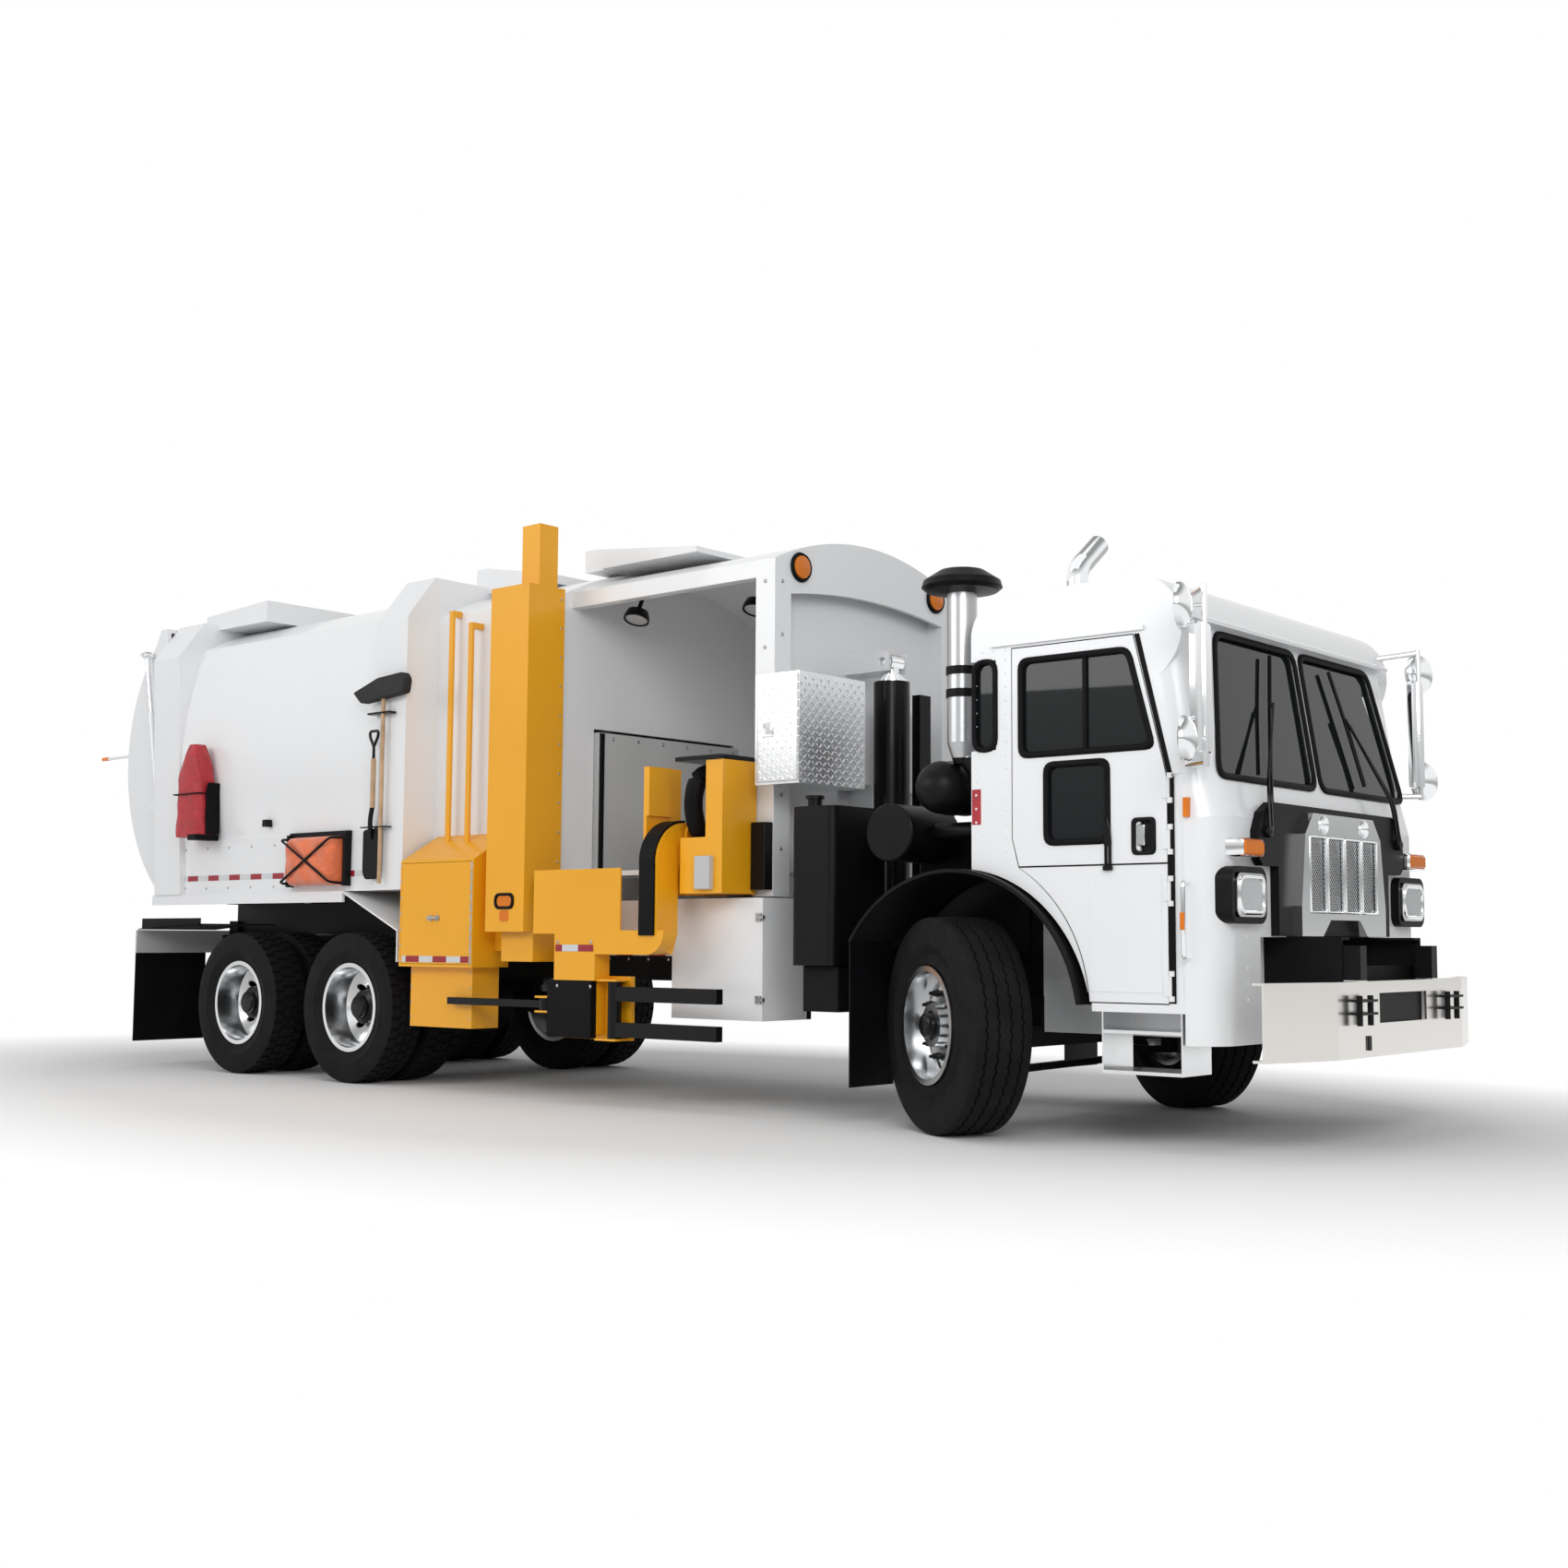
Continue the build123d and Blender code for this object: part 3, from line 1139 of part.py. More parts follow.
# Rubber on the arm: the belt round the gooseneck and the pad of the gripper
with BuildPart() as arm_rubber:
    with BuildSketch(cross_plane(arm_x - arm_width / 2 + 15)):
        with BuildLine():
            ThreePointArc((-1060, 1656), (-1235.7, 1585.7), (-arm_face - pin_gap, 1400))
            Polyline((-arm_face - pin_gap, 1400), (-arm_face - pin_gap, 1000), (-arm_face - 14, 1000),
                     (-arm_face - 14, 1400))
            ThreePointArc((-arm_face - 14, 1400), (-1245, 1595), (-1060, 1669))
            Line((-1060, 1669), (-1060, 1656))
        make_face()
    extrude(amount=arm_width - 30)
    box(450, 835, -1300, -1255, 396, 735)
save("arm_rubber", arm_rubber)


def finger(pin_x, tip_x, hub, levels):
    """One side of the gripper: a hub on its pin with bars reaching along the truck."""
    with BuildPart() as bars:
        rod_along("z", (pin_x, -finger_y, hub[0] + pin_gap), hub[1] - hub[0] - 2 * pin_gap, 40)
        for bottom, top in levels:
            box(pin_x, tip_x, -finger_y - 25, -finger_y + 25, bottom, top)
        rod_along("z", (pin_x, -finger_y, hub[0] - 5), hub[1] - hub[0] + 10, 22 + pin_gap,
                  mode=Mode.SUBTRACT)
    return bars


# Gripper fingers: two bars on the front pin, one on the rear pin
save("gripper_front", finger(finger_pin_front, 1815, (398, 732), ((410, 495), (617, 702))))
save("gripper_rear", finger(finger_pin_rear, -551, (547, 623), ((563, 607),)))

# Carried gear on the container's side: the cover, the bag, and the broom with the shovel
with BuildPart() as extinguisher_cover:
    box(-3810, -3390, -container_half - 190, -container_half + 80, 1720, 2416)
    fillet(extinguisher_cover.edges(), radius=60)
    with BuildSketch(cross_plane(-3900)):
        add(container_section(container_half + pin_gap))
    extrude(amount=600, mode=Mode.SUBTRACT)
save("extinguisher_cover", extinguisher_cover)

with BuildPart() as orange_bag:
    box(-2390, -1712, -container_half - 150, -container_half + 24, 1335, 1690)
    fillet(orange_bag.edges(), radius=50)
save("orange_bag", orange_bag)

with BuildPart() as broom_and_shovel:
    hang_y = -column_half - 45
    box(-1569, -991, hang_y - 30, hang_y + 45 - 1, 2600, 2740)
    rod_along("z", (-1262, hang_y, 1340), 1270, 15)
    rod_along("z", (-1350, hang_y - 10, 1650), 720, 18)
    box(-1470, -1290, hang_y - 20, hang_y + 30, 1367, 1709)
save("broom_and_shovel", broom_and_shovel)
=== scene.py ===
# %% [markdown]
# The garbage truck's solids are already modelled, one node for each real part. This lesson dresses
# them: it gives every node a finish and adds the tyres' tread, gaskets, lamps, bolts and carried
# gear. Nothing that the solids say about place or size is changed.

# %% Load the solids
import math
import bpy
import bmesh
import numpy as np
from mathutils import Matrix


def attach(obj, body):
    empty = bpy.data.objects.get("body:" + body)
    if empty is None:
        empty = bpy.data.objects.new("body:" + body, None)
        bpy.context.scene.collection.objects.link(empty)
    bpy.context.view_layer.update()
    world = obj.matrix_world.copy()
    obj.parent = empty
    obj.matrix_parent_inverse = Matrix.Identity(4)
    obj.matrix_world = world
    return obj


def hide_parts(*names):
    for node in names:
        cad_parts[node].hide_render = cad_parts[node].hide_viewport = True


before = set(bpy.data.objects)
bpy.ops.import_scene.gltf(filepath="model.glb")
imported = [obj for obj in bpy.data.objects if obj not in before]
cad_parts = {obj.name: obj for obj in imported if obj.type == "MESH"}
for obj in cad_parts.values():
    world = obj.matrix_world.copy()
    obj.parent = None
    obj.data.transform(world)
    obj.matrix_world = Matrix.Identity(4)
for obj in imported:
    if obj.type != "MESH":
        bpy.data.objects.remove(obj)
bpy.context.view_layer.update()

# %% [markdown]
# The photograph was taken from the front right, about a metre above the ground. The camera's place,
# its turn and its lens were worked out from points of the truck. The optical centre lies a little
# off the picture's middle, so the lens gets a small shift.

# %% Camera
mm = 0.001
camera_place = np.array([8.8417, -8.6446, 0.9782])
camera_yaw, camera_pitch, camera_roll = 2.2635, 0.0848, 0.0037
focal_pixels, centre_u, centre_v, picture = 1973.76, 912.70, 851.39, 1700


def camera_axes():
    """Right, up and backward directions: forward from yaw and pitch, then turned by the roll."""
    forward = np.array([math.cos(camera_yaw) * math.cos(camera_pitch),
                        math.sin(camera_yaw) * math.cos(camera_pitch), math.sin(camera_pitch)])
    level = np.array([math.sin(camera_yaw), -math.cos(camera_yaw), 0])
    upright = np.cross(level, forward)
    right = level * math.cos(camera_roll) + upright * math.sin(camera_roll)
    up = upright * math.cos(camera_roll) - level * math.sin(camera_roll)
    return right, up, -forward


def placed(right, up, back, place):
    """The matrix whose columns are three directions and a place."""
    return Matrix([[right[i], up[i], back[i], place[i]] for i in range(3)] + [[0, 0, 0, 1]])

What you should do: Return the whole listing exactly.

Task output:
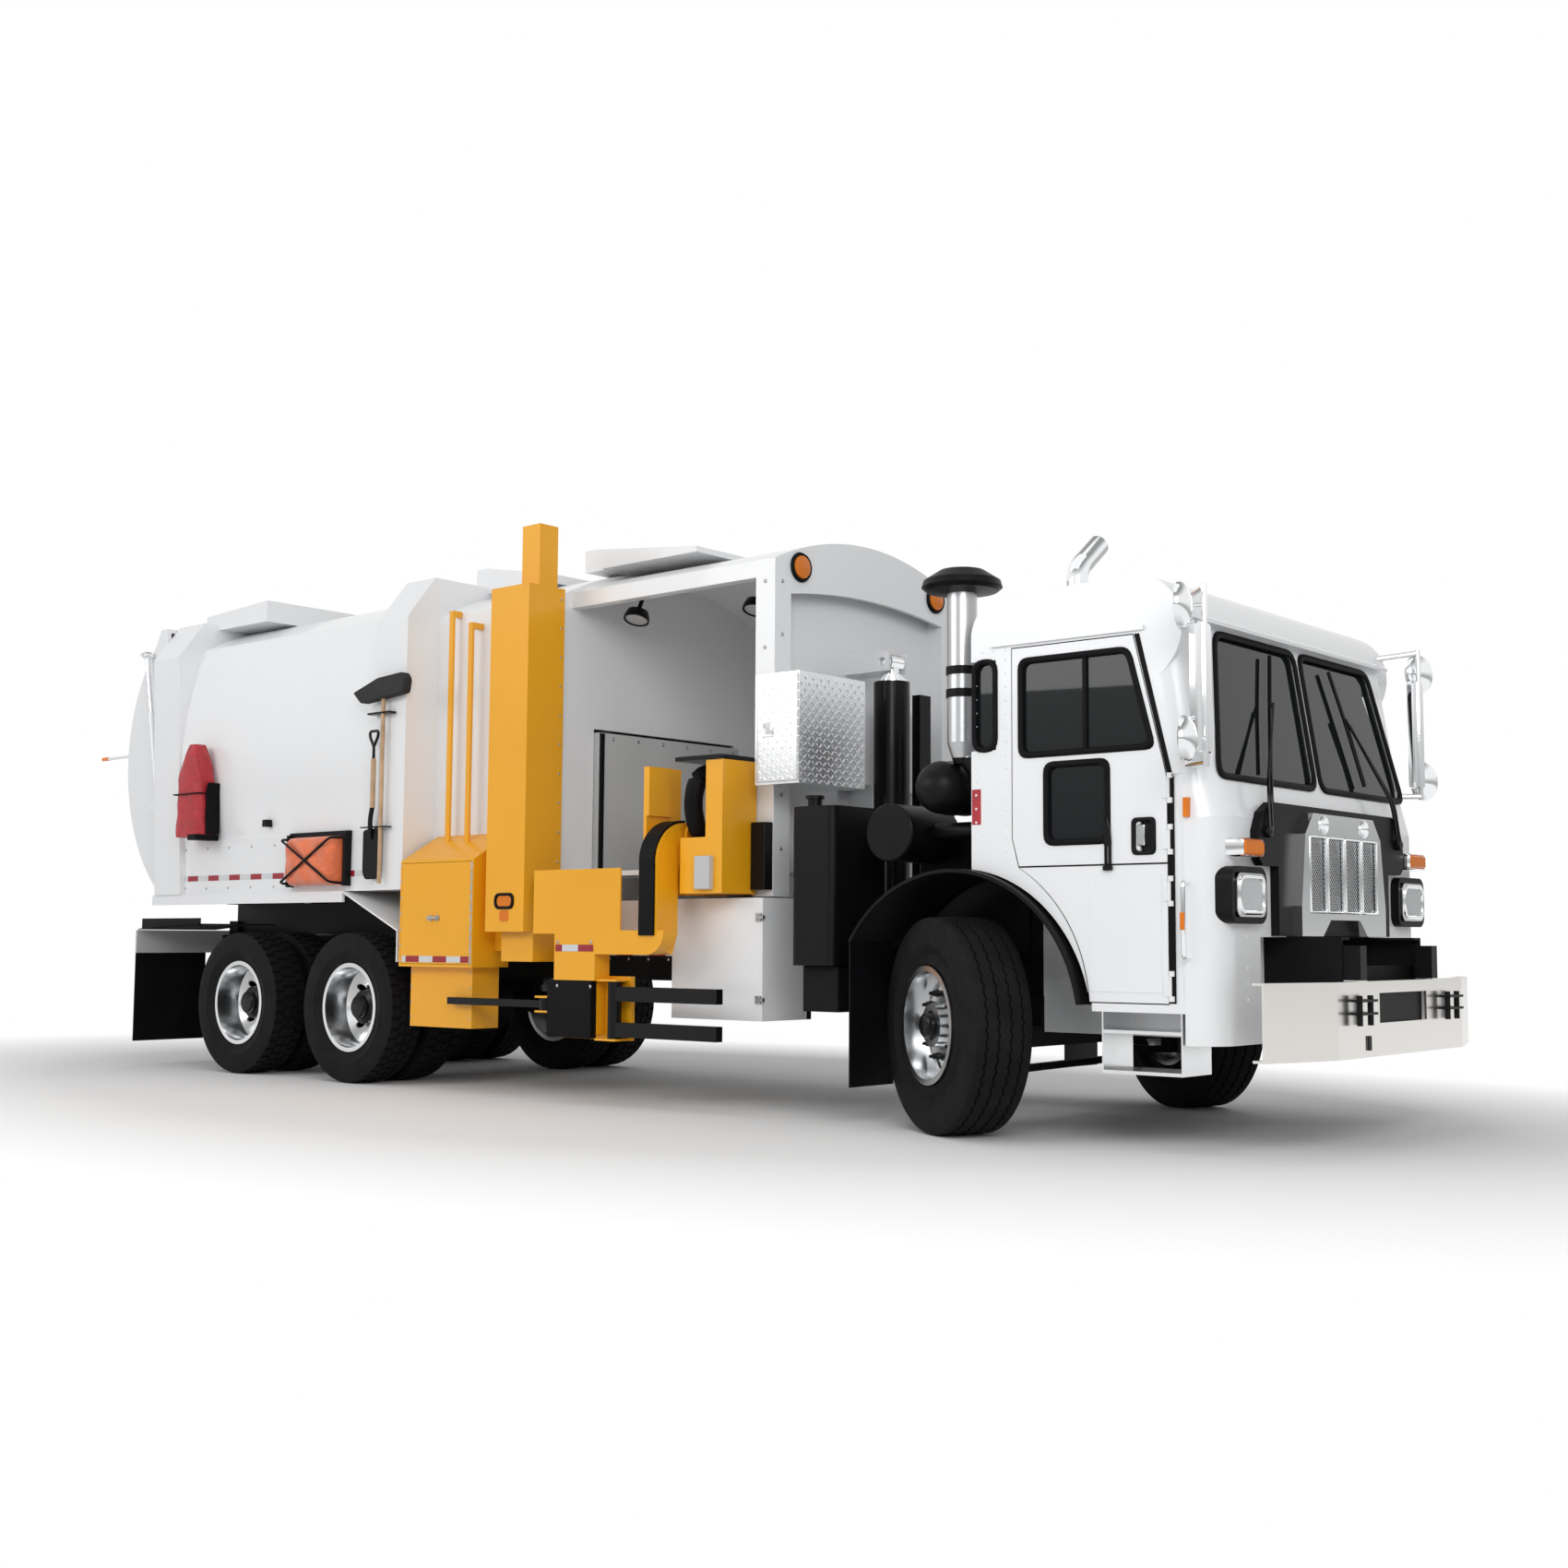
Continue the build123d and Blender code for this object: part 3, from line 1139 of part.py. More parts follow.
# Rubber on the arm: the belt round the gooseneck and the pad of the gripper
with BuildPart() as arm_rubber:
    with BuildSketch(cross_plane(arm_x - arm_width / 2 + 15)):
        with BuildLine():
            ThreePointArc((-1060, 1656), (-1235.7, 1585.7), (-arm_face - pin_gap, 1400))
            Polyline((-arm_face - pin_gap, 1400), (-arm_face - pin_gap, 1000), (-arm_face - 14, 1000),
                     (-arm_face - 14, 1400))
            ThreePointArc((-arm_face - 14, 1400), (-1245, 1595), (-1060, 1669))
            Line((-1060, 1669), (-1060, 1656))
        make_face()
    extrude(amount=arm_width - 30)
    box(450, 835, -1300, -1255, 396, 735)
save("arm_rubber", arm_rubber)


def finger(pin_x, tip_x, hub, levels):
    """One side of the gripper: a hub on its pin with bars reaching along the truck."""
    with BuildPart() as bars:
        rod_along("z", (pin_x, -finger_y, hub[0] + pin_gap), hub[1] - hub[0] - 2 * pin_gap, 40)
        for bottom, top in levels:
            box(pin_x, tip_x, -finger_y - 25, -finger_y + 25, bottom, top)
        rod_along("z", (pin_x, -finger_y, hub[0] - 5), hub[1] - hub[0] + 10, 22 + pin_gap,
                  mode=Mode.SUBTRACT)
    return bars


# Gripper fingers: two bars on the front pin, one on the rear pin
save("gripper_front", finger(finger_pin_front, 1815, (398, 732), ((410, 495), (617, 702))))
save("gripper_rear", finger(finger_pin_rear, -551, (547, 623), ((563, 607),)))

# Carried gear on the container's side: the cover, the bag, and the broom with the shovel
with BuildPart() as extinguisher_cover:
    box(-3810, -3390, -container_half - 190, -container_half + 80, 1720, 2416)
    fillet(extinguisher_cover.edges(), radius=60)
    with BuildSketch(cross_plane(-3900)):
        add(container_section(container_half + pin_gap))
    extrude(amount=600, mode=Mode.SUBTRACT)
save("extinguisher_cover", extinguisher_cover)

with BuildPart() as orange_bag:
    box(-2390, -1712, -container_half - 150, -container_half + 24, 1335, 1690)
    fillet(orange_bag.edges(), radius=50)
save("orange_bag", orange_bag)

with BuildPart() as broom_and_shovel:
    hang_y = -column_half - 45
    box(-1569, -991, hang_y - 30, hang_y + 45 - 1, 2600, 2740)
    rod_along("z", (-1262, hang_y, 1340), 1270, 15)
    rod_along("z", (-1350, hang_y - 10, 1650), 720, 18)
    box(-1470, -1290, hang_y - 20, hang_y + 30, 1367, 1709)
save("broom_and_shovel", broom_and_shovel)
=== scene.py ===
# %% [markdown]
# The garbage truck's solids are already modelled, one node for each real part. This lesson dresses
# them: it gives every node a finish and adds the tyres' tread, gaskets, lamps, bolts and carried
# gear. Nothing that the solids say about place or size is changed.

# %% Load the solids
import math
import bpy
import bmesh
import numpy as np
from mathutils import Matrix


def attach(obj, body):
    empty = bpy.data.objects.get("body:" + body)
    if empty is None:
        empty = bpy.data.objects.new("body:" + body, None)
        bpy.context.scene.collection.objects.link(empty)
    bpy.context.view_layer.update()
    world = obj.matrix_world.copy()
    obj.parent = empty
    obj.matrix_parent_inverse = Matrix.Identity(4)
    obj.matrix_world = world
    return obj


def hide_parts(*names):
    for node in names:
        cad_parts[node].hide_render = cad_parts[node].hide_viewport = True


before = set(bpy.data.objects)
bpy.ops.import_scene.gltf(filepath="model.glb")
imported = [obj for obj in bpy.data.objects if obj not in before]
cad_parts = {obj.name: obj for obj in imported if obj.type == "MESH"}
for obj in cad_parts.values():
    world = obj.matrix_world.copy()
    obj.parent = None
    obj.data.transform(world)
    obj.matrix_world = Matrix.Identity(4)
for obj in imported:
    if obj.type != "MESH":
        bpy.data.objects.remove(obj)
bpy.context.view_layer.update()

# %% [markdown]
# The photograph was taken from the front right, about a metre above the ground. The camera's place,
# its turn and its lens were worked out from points of the truck. The optical centre lies a little
# off the picture's middle, so the lens gets a small shift.

# %% Camera
mm = 0.001
camera_place = np.array([8.8417, -8.6446, 0.9782])
camera_yaw, camera_pitch, camera_roll = 2.2635, 0.0848, 0.0037
focal_pixels, centre_u, centre_v, picture = 1973.76, 912.70, 851.39, 1700


def camera_axes():
    """Right, up and backward directions: forward from yaw and pitch, then turned by the roll."""
    forward = np.array([math.cos(camera_yaw) * math.cos(camera_pitch),
                        math.sin(camera_yaw) * math.cos(camera_pitch), math.sin(camera_pitch)])
    level = np.array([math.sin(camera_yaw), -math.cos(camera_yaw), 0])
    upright = np.cross(level, forward)
    right = level * math.cos(camera_roll) + upright * math.sin(camera_roll)
    up = upright * math.cos(camera_roll) - level * math.sin(camera_roll)
    return right, up, -forward


def placed(right, up, back, place):
    """The matrix whose columns are three directions and a place."""
    return Matrix([[right[i], up[i], back[i], place[i]] for i in range(3)] + [[0, 0, 0, 1]])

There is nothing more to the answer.